Items listed in a dataset:

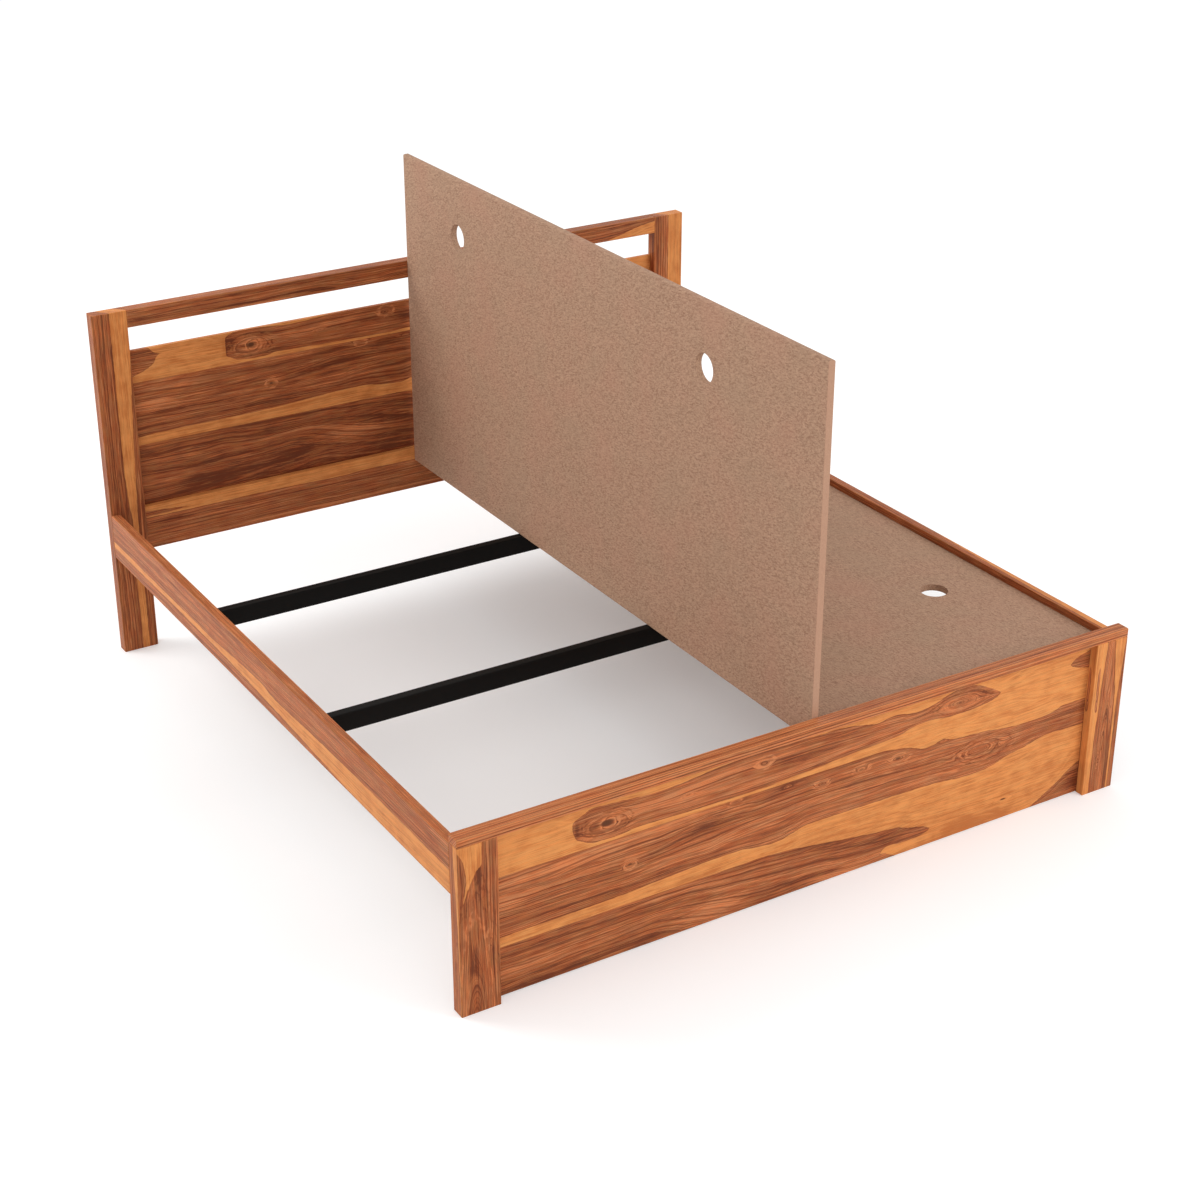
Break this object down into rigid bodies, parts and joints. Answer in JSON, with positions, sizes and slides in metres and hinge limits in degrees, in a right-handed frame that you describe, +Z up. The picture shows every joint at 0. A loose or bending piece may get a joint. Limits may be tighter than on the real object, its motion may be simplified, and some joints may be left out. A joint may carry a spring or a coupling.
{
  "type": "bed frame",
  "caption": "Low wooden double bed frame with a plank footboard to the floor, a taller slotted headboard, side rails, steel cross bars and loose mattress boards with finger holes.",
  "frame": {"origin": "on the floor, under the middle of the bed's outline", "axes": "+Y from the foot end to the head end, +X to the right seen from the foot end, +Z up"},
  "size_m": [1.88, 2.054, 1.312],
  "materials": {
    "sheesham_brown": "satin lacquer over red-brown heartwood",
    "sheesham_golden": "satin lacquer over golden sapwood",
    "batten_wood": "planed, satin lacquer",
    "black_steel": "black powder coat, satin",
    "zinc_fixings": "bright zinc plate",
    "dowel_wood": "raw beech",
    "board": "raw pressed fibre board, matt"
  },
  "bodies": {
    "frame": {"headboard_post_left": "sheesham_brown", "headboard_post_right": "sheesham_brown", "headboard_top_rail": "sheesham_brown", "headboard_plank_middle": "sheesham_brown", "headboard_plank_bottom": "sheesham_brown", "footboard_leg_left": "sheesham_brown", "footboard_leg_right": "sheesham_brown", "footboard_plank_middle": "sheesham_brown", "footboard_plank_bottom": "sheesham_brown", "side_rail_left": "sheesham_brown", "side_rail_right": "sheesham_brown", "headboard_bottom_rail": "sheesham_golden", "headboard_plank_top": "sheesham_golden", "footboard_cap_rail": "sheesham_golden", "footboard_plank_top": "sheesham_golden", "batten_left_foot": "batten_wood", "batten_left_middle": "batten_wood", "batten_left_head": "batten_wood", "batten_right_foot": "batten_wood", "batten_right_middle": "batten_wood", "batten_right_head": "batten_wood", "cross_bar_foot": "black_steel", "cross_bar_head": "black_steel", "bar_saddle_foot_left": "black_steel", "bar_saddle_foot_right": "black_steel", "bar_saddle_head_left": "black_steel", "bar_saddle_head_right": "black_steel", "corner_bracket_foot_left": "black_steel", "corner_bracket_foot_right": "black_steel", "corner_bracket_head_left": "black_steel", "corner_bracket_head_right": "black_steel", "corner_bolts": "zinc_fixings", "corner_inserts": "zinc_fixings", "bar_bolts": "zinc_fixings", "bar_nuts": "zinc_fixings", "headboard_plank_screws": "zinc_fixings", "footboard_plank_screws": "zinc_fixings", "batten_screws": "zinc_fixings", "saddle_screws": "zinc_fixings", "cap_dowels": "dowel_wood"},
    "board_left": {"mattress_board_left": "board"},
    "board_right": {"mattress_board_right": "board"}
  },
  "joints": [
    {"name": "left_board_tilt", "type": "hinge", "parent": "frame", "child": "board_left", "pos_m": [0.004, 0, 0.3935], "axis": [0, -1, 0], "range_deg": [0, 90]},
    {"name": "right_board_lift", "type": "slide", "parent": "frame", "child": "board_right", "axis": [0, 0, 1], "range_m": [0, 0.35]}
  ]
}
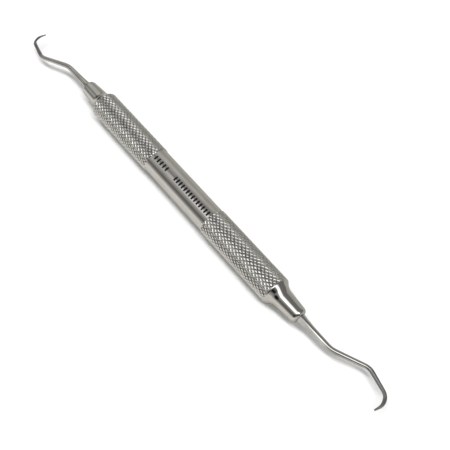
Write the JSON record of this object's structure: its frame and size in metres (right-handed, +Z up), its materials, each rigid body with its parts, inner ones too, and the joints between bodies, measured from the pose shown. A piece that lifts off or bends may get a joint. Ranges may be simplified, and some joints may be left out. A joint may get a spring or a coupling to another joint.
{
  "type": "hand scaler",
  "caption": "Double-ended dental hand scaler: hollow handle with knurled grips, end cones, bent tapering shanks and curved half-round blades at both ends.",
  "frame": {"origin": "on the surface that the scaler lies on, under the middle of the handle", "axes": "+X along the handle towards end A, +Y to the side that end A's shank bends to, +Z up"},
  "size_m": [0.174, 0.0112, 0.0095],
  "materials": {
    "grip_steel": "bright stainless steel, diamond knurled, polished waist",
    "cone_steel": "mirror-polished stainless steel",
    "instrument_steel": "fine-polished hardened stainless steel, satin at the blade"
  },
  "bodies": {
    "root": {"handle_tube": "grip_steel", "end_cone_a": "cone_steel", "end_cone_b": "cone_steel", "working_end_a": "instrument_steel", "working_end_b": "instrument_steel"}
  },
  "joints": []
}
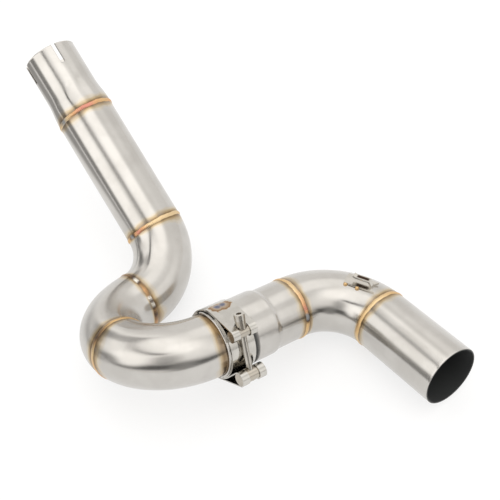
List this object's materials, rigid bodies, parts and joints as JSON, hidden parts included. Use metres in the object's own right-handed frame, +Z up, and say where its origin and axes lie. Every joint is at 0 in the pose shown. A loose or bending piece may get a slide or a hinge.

- **WHAT YOU HAVE TO DO**
Please output the entire listing exactly as it stands.

- **RESULT OF THIS TASK**
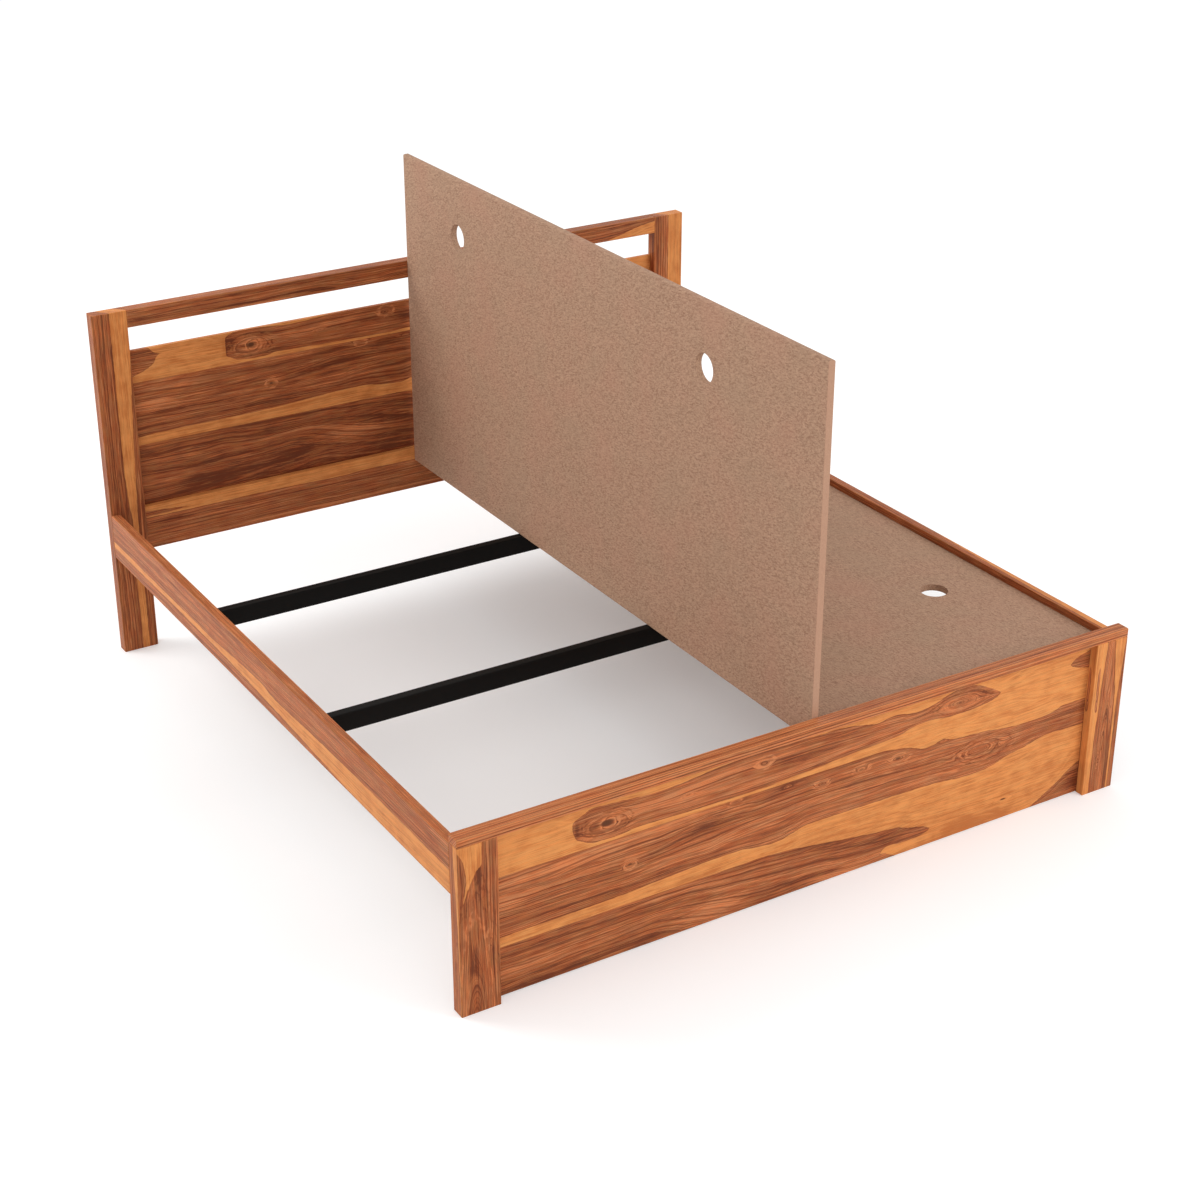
Break this object down into rigid bodies, parts and joints. Answer in JSON, with positions, sizes and slides in metres and hinge limits in degrees, in a right-handed frame that you describe, +Z up. The picture shows every joint at 0. A loose or bending piece may get a joint. Limits may be tighter than on the real object, its motion may be simplified, and some joints may be left out. A joint may carry a spring or a coupling.
{
  "type": "bed frame",
  "caption": "Low wooden double bed frame with a plank footboard to the floor, a taller slotted headboard, side rails, steel cross bars and loose mattress boards with finger holes.",
  "frame": {"origin": "on the floor, under the middle of the bed's outline", "axes": "+Y from the foot end to the head end, +X to the right seen from the foot end, +Z up"},
  "size_m": [1.88, 2.054, 1.312],
  "materials": {
    "sheesham_brown": "satin lacquer over red-brown heartwood",
    "sheesham_golden": "satin lacquer over golden sapwood",
    "batten_wood": "planed, satin lacquer",
    "black_steel": "black powder coat, satin",
    "zinc_fixings": "bright zinc plate",
    "dowel_wood": "raw beech",
    "board": "raw pressed fibre board, matt"
  },
  "bodies": {
    "frame": {"headboard_post_left": "sheesham_brown", "headboard_post_right": "sheesham_brown", "headboard_top_rail": "sheesham_brown", "headboard_plank_middle": "sheesham_brown", "headboard_plank_bottom": "sheesham_brown", "footboard_leg_left": "sheesham_brown", "footboard_leg_right": "sheesham_brown", "footboard_plank_middle": "sheesham_brown", "footboard_plank_bottom": "sheesham_brown", "side_rail_left": "sheesham_brown", "side_rail_right": "sheesham_brown", "headboard_bottom_rail": "sheesham_golden", "headboard_plank_top": "sheesham_golden", "footboard_cap_rail": "sheesham_golden", "footboard_plank_top": "sheesham_golden", "batten_left_foot": "batten_wood", "batten_left_middle": "batten_wood", "batten_left_head": "batten_wood", "batten_right_foot": "batten_wood", "batten_right_middle": "batten_wood", "batten_right_head": "batten_wood", "cross_bar_foot": "black_steel", "cross_bar_head": "black_steel", "bar_saddle_foot_left": "black_steel", "bar_saddle_foot_right": "black_steel", "bar_saddle_head_left": "black_steel", "bar_saddle_head_right": "black_steel", "corner_bracket_foot_left": "black_steel", "corner_bracket_foot_right": "black_steel", "corner_bracket_head_left": "black_steel", "corner_bracket_head_right": "black_steel", "corner_bolts": "zinc_fixings", "corner_inserts": "zinc_fixings", "bar_bolts": "zinc_fixings", "bar_nuts": "zinc_fixings", "headboard_plank_screws": "zinc_fixings", "footboard_plank_screws": "zinc_fixings", "batten_screws": "zinc_fixings", "saddle_screws": "zinc_fixings", "cap_dowels": "dowel_wood"},
    "board_left": {"mattress_board_left": "board"},
    "board_right": {"mattress_board_right": "board"}
  },
  "joints": [
    {"name": "left_board_tilt", "type": "hinge", "parent": "frame", "child": "board_left", "pos_m": [0.004, 0, 0.3935], "axis": [0, -1, 0], "range_deg": [0, 90]},
    {"name": "right_board_lift", "type": "slide", "parent": "frame", "child": "board_right", "axis": [0, 0, 1], "range_m": [0, 0.35]}
  ]
}
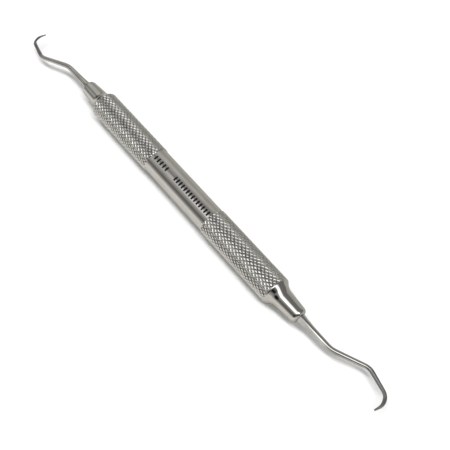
Write the JSON record of this object's structure: its frame and size in metres (right-handed, +Z up), its materials, each rigid body with its parts, inner ones too, and the joints between bodies, measured from the pose shown. A piece that lifts off or bends may get a joint. Ranges may be simplified, and some joints may be left out. A joint may get a spring or a coupling to another joint.
{
  "type": "hand scaler",
  "caption": "Double-ended dental hand scaler: hollow handle with knurled grips, end cones, bent tapering shanks and curved half-round blades at both ends.",
  "frame": {"origin": "on the surface that the scaler lies on, under the middle of the handle", "axes": "+X along the handle towards end A, +Y to the side that end A's shank bends to, +Z up"},
  "size_m": [0.174, 0.0112, 0.0095],
  "materials": {
    "grip_steel": "bright stainless steel, diamond knurled, polished waist",
    "cone_steel": "mirror-polished stainless steel",
    "instrument_steel": "fine-polished hardened stainless steel, satin at the blade"
  },
  "bodies": {
    "root": {"handle_tube": "grip_steel", "end_cone_a": "cone_steel", "end_cone_b": "cone_steel", "working_end_a": "instrument_steel", "working_end_b": "instrument_steel"}
  },
  "joints": []
}
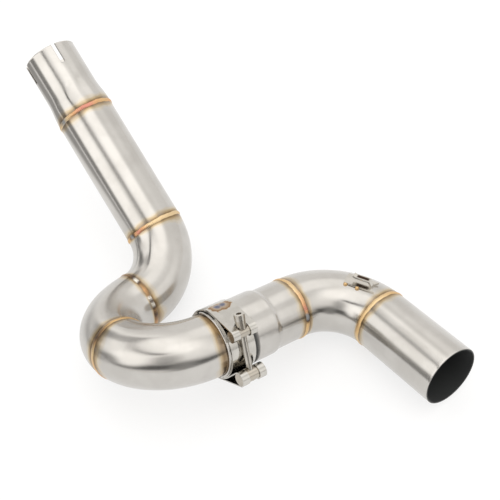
List this object's materials, rigid bodies, parts and joints as JSON, hidden parts included. Use metres in the object's own right-handed frame, +Z up, and say where its origin and axes lie. Every joint is at 0 in the pose shown. A loose or bending piece may get a slide or a hinge.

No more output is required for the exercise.